Automate this with Blender’s Python API (run in the Scripting workspace or Text Editor):

import bpy
import bmesh

# Clear default scene
bpy.ops.object.select_all(action='SELECT')
bpy.ops.object.delete(use_global=False)

# Add and prepare plane
bpy.ops.mesh.primitive_plane_add(size=2, location=(0, 0, 0))
plane = bpy.context.active_object
plane.name = "ReliefPlane"

# Subdivide for detail (5 cuts for ~32x32 grid; increase for more)
bpy.context.view_layer.objects.active = plane
bpy.ops.object.mode_set(mode='EDIT')
bpy.ops.mesh.select_all(action='SELECT')
bpy.ops.mesh.subdivide(number_cuts=5)
bpy.ops.object.mode_set(mode='OBJECT')

# Add Displace modifier
displace_mod = plane.modifiers.new(name="Displace", type='DISPLACE')
displace_mod.strength = 0.1  # Adjust max height here
displace_mod.direction = 'Z'
displace_mod.mid_level = 0.5

# Load depth map as texture
tex = bpy.data.textures.new(name="DepthTexture", type='IMAGE')
img = bpy.data.images.load(filepath="/path/to/depth_map.png")  # Update path
tex.image = img
displace_mod.texture = tex

print("Displacement applied! Render or export to preview.")

Polish It: Add a Smooth Shading or Subdivision Surface modifier on top for organic curves. Preview with Cycles rendering (F12) under a key light to spot issues like inverted depths—flip the map’s colors in an image editor if needed.

Your flat plane now breathes as a nuanced 3D topography, deformable like clay.

Phase 3: Refining for Fabrication-Ready Perfection

Raw AI meshes can be polygon-heavy beasts—tame them for production without sacrificing soul.

Validate Mesh Health: Use Blender’s 3D-Print Toolbox addon (enable in Preferences > Add-ons) to check for non-manifold edges, holes, or overlaps. Fix with Merge by Distance (Edit Mode > Mesh > Merge) to ensure it’s “watertight.”

Decimate Smartly: Apply a Decimate modifier (Planar or Un-Subdivide mode) to slash polys by 50–80% while preserving silhouettes. Target 10k–50k faces for most printers/mills—test with a quick STL export and CAM preview. Quick Python snippet to add and apply Decimate (append to the previous script):

# Add Decimate modifier (after displacement)
decimate_mod = plane.modifiers.new(name="Decimate", type='DECIMATE')
decimate_mod.ratio = 0.2  # Reduces to 20% polys; adjust as needed
decimate_mod.decimate_type = 'COLLAPSE'  # Or 'UNSUBDIVIDE' for grids

# Apply all modifiers for export
bpy.ops.object.select_all(action='DESELECT')
plane.select_set(True)
bpy.context.view_layer.objects.active = plane
bpy.ops.object.modifier_apply(modifier="Displace")
bpy.ops.object.modifier_apply(modifier="Decimate")

print("Mesh optimized and modifiers applied.")

Scale & Orient: Align to your build volume (e.g., XY plane for flat-bed milling).
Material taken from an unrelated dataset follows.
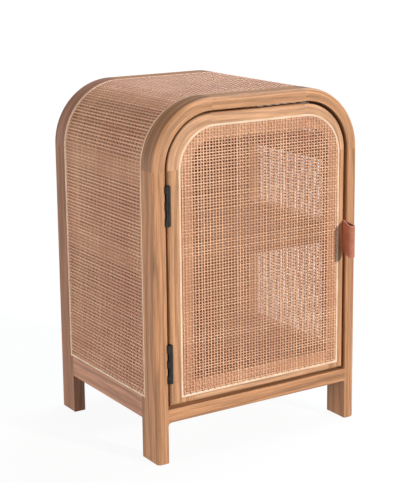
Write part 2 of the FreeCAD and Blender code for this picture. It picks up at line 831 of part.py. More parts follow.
# ---- wood of the carcass ----
front_frame = arched_frame()
back_frame = mirror_y(front_frame).cut(back_ledge())
wood = {"front_" + name: s for name, s in frame_members(front_frame).items()}
wood.update({"back_" + name: s for name, s in frame_members(back_frame).items()})
for name, rail in side_rails().items():
    wood["left_" + name] = rail
    wood["right_" + name] = mirror_x(rail)
grooves = carcass_grooves()
for name, shape in wood.items():
    wood[name] = shape.cut(grooves)
wood.update(boards())
wood["back_panel"] = back_panel()
for name, shape in wood.items():
    nodes[name] = only_solid(bore(shape, frame_cuts))

# ---- wood of the door ----
for name, shape in door_members(door_frame()).items():
    nodes[name] = only_solid(bore(shape, door_cuts))

# ---- webbing, splines, pull and catch ----
nodes.update(carcass_webbing())
nodes["front_spline"] = frame_spline()
nodes["back_spline"] = mirror_y(nodes["front_spline"])
nodes["left_lower_spline"] = rail_spline()
nodes["right_lower_spline"] = mirror_x(nodes["left_lower_spline"])
nodes["door_webbing"] = door_webbing()
nodes["door_spline"] = door_spline()
nodes["leather_pull"] = leather_pull(pull_holes)
nodes["catch_magnet"] = catch_magnet()
nodes["catch_housing"] = catch_housing(catch_holes)
nodes["strike_plate"] = strike_plate(strike_holes)
for name, solids in groups.items():
    nodes[name] = Part.makeCompound(solids)

os.makedirs("parts", exist_ok=True)
for name, shape in sorted(nodes.items()):
    if not shape.isValid():
        raise ValueError(name + " is not a valid shape")
    shape.exportStep(os.path.join("parts", name + ".step"))
    print("%-24s %2d solids" % (name, len(shape.Solids)))
print(len(nodes), "nodes")
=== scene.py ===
"""The looks of a cane side table with a door: woven cane, grained wood, reed, leather and metal.

All lengths are in metres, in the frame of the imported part: +X to the right of the door,
+Y to the back, +Z up. The arch of the front outline is a straight top between two quarter
rounds, so the angle about the middle of a quarter round gives the grain's way along it."""

import json
import math

import bpy
import numpy as np
from mathutils import Matrix, Vector


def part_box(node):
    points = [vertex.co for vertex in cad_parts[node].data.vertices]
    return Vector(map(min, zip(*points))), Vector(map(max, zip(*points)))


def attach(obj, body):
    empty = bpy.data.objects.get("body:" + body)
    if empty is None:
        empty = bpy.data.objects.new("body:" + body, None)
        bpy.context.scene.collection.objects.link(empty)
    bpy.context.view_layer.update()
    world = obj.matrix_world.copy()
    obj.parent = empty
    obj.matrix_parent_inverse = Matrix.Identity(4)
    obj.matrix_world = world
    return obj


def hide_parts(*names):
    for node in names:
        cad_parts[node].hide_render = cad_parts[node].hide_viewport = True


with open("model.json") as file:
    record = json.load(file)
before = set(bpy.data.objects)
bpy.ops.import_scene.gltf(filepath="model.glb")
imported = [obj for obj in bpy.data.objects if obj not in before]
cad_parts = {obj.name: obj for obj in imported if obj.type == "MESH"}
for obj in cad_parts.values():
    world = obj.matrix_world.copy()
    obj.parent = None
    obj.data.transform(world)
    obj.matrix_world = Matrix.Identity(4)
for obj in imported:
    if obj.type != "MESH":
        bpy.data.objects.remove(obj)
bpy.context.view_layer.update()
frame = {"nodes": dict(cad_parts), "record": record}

MM = 0.001

# ---------------------------------------------------------------- places read from the frame
post_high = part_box("front_left_post")[1]
top_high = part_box("front_top_rail")[1]
web_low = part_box("left_side_webbing")[0]
web_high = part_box("carcass_webbing")[1]
door_web_low, door_web_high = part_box("door_webbing")
SHOULDER_Z = post_high.z
FLAT_X = top_high.x
SHOULDER_RADIUS = top_high.z - SHOULDER_Z
CANE_NODES = {"left": "left_side_webbing", "over": "carcass_webbing", "right": "right_side_webbing"}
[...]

Apply real-world units: Scale tool + Object > Apply > All Transforms. For multi-sided reliefs, duplicate and mirror as needed.

Export Mastery:

CNC Milling: STL or OBJ with quads triangulated—import into Fusion 360 or Mastercam for toolpathing. Add a base thickness (Extrude tool) for structural integrity. 3D Printing: STL sliced in Cura/PrusaSlicer; orient face-up to minimize supports. Bonus: VFX/Prototyping: Alembic (.abc) for animation-friendly exports.

Python for exporting (add at script end):

# Export as STL for printing/milling
bpy.ops.export_mesh.stl(filepath="/path/to/relief.stl", use_selection=True)

# Or OBJ
bpy.ops.export_scene.obj(filepath="/path/to/relief.obj", use_selection=True)

print("Model exported!")

By fusing ZoeDepth’s perceptive AI with Blender’s sculpting finesse, you’re not just converting images—you’re democratizing fabrication. Experiment with layered maps for multi-height reliefs or batch-process folders for production runs. The result? Hyper-detailed, custom objects that feel handcrafted. Dive in, iterate, and watch your 2D visions rise into the third dimension.